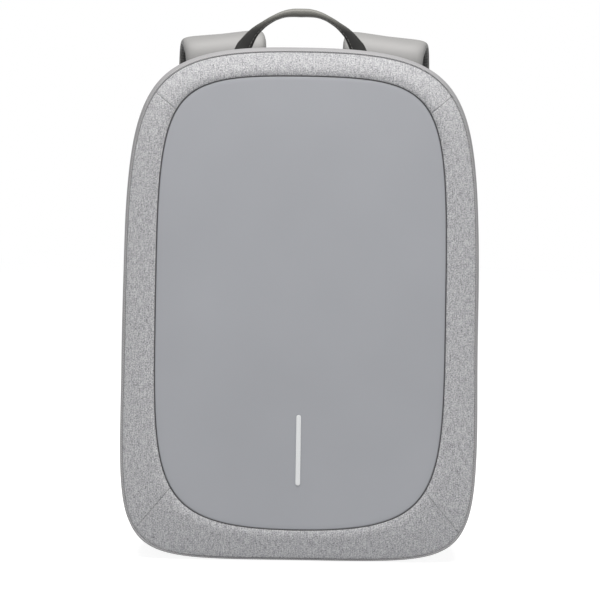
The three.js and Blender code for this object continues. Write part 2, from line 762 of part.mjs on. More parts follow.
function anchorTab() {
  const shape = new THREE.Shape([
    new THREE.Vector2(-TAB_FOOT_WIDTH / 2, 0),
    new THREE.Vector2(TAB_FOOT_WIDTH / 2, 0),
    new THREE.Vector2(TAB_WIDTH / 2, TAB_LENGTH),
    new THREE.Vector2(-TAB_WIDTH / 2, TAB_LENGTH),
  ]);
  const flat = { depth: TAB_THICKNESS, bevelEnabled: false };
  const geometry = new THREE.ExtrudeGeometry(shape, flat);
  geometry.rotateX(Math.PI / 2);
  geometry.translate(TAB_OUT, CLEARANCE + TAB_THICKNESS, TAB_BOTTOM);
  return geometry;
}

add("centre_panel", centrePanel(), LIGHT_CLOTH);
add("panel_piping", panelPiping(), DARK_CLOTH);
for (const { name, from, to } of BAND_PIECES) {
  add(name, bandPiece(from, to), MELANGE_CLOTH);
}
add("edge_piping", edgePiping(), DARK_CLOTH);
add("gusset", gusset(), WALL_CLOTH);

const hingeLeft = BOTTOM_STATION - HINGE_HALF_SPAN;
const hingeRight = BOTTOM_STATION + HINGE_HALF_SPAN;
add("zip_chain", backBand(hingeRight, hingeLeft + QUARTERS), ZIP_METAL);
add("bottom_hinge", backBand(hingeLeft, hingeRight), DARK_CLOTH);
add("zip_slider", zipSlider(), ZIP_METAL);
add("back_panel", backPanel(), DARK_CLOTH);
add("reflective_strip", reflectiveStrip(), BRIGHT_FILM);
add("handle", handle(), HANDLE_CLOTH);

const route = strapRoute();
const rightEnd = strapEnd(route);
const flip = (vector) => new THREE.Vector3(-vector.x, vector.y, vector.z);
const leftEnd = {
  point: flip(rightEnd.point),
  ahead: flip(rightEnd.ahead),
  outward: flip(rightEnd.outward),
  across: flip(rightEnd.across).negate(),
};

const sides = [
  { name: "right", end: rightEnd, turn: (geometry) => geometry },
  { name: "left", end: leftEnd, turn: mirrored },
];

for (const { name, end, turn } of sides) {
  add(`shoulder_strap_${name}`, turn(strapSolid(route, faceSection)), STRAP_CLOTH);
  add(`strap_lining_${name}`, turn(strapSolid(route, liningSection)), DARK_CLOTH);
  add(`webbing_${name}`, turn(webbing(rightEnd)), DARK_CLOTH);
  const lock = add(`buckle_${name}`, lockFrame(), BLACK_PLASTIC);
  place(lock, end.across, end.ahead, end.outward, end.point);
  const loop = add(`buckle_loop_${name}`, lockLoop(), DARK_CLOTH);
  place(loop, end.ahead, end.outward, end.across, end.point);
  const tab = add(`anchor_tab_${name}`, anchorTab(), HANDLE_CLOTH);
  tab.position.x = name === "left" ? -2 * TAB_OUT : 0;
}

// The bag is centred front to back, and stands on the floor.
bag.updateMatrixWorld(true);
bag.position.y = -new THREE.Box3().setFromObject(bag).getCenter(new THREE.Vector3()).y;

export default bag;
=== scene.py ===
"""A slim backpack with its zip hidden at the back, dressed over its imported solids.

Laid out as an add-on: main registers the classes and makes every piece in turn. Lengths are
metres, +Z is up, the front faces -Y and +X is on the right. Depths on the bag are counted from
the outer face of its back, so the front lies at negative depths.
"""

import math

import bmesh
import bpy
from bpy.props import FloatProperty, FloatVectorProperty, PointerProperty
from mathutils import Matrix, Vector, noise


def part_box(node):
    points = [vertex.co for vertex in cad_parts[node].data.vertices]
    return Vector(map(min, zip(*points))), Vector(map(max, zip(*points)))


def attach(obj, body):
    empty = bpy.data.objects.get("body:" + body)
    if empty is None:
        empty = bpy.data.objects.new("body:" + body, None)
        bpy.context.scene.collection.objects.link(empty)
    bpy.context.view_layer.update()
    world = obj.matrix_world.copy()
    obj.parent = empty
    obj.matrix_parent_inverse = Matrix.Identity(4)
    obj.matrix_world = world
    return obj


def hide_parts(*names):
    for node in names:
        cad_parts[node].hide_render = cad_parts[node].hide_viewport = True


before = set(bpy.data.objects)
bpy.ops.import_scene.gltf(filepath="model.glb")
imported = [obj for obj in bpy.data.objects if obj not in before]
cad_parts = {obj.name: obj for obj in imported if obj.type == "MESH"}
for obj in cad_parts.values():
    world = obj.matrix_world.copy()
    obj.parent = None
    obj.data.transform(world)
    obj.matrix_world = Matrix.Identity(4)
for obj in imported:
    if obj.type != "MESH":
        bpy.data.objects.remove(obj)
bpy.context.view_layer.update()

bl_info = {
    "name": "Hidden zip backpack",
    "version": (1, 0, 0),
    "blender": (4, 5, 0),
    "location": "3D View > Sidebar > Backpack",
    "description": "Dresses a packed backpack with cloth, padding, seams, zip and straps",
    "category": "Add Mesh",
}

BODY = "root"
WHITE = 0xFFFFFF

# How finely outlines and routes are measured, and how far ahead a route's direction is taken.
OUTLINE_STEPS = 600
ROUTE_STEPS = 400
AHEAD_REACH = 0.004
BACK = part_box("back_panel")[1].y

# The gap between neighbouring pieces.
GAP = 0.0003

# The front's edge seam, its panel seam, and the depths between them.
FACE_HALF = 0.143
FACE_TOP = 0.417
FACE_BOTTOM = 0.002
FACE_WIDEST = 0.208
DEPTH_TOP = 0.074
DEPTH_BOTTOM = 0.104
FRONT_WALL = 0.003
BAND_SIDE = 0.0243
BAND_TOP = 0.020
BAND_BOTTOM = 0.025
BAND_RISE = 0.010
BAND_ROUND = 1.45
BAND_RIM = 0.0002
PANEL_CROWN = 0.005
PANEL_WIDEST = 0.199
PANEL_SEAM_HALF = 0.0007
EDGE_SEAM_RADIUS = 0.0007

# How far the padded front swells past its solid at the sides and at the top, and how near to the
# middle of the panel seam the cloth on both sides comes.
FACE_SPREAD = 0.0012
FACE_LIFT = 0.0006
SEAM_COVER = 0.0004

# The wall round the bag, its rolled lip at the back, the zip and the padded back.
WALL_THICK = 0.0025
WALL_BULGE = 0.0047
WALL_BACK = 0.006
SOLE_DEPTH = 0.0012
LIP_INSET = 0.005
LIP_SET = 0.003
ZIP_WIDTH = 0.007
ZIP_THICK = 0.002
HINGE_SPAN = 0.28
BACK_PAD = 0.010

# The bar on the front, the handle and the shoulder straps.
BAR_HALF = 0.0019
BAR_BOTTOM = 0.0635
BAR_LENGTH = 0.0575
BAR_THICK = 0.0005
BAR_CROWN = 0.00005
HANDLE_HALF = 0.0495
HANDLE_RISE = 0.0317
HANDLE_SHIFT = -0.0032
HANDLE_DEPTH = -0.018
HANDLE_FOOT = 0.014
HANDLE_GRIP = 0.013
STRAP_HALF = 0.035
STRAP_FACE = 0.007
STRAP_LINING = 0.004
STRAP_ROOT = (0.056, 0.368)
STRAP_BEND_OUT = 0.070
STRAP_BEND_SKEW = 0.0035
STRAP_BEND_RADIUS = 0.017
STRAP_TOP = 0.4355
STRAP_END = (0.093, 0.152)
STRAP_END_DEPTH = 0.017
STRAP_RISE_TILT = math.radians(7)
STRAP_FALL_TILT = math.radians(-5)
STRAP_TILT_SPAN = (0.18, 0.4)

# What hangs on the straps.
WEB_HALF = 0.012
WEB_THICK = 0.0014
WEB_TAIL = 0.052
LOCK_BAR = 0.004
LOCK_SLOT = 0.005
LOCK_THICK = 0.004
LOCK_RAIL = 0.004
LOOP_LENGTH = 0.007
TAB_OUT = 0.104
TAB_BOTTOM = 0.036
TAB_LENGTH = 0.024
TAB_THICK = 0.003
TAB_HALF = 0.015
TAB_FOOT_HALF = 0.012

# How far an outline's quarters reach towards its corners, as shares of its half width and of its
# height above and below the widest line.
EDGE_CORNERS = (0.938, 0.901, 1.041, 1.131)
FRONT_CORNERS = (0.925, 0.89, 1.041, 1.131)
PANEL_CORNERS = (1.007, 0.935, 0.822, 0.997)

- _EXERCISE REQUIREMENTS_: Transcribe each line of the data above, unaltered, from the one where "on the floor." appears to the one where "obj.parent = empty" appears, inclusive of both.

- _TASK SOLUTION_:
// The bag is centred front to back, and stands on the floor.
bag.updateMatrixWorld(true);
bag.position.y = -new THREE.Box3().setFromObject(bag).getCenter(new THREE.Vector3()).y;

export default bag;
=== scene.py ===
"""A slim backpack with its zip hidden at the back, dressed over its imported solids.

Laid out as an add-on: main registers the classes and makes every piece in turn. Lengths are
metres, +Z is up, the front faces -Y and +X is on the right. Depths on the bag are counted from
the outer face of its back, so the front lies at negative depths.
"""

import math

import bmesh
import bpy
from bpy.props import FloatProperty, FloatVectorProperty, PointerProperty
from mathutils import Matrix, Vector, noise


def part_box(node):
    points = [vertex.co for vertex in cad_parts[node].data.vertices]
    return Vector(map(min, zip(*points))), Vector(map(max, zip(*points)))


def attach(obj, body):
    empty = bpy.data.objects.get("body:" + body)
    if empty is None:
        empty = bpy.data.objects.new("body:" + body, None)
        bpy.context.scene.collection.objects.link(empty)
    bpy.context.view_layer.update()
    world = obj.matrix_world.copy()
    obj.parent = empty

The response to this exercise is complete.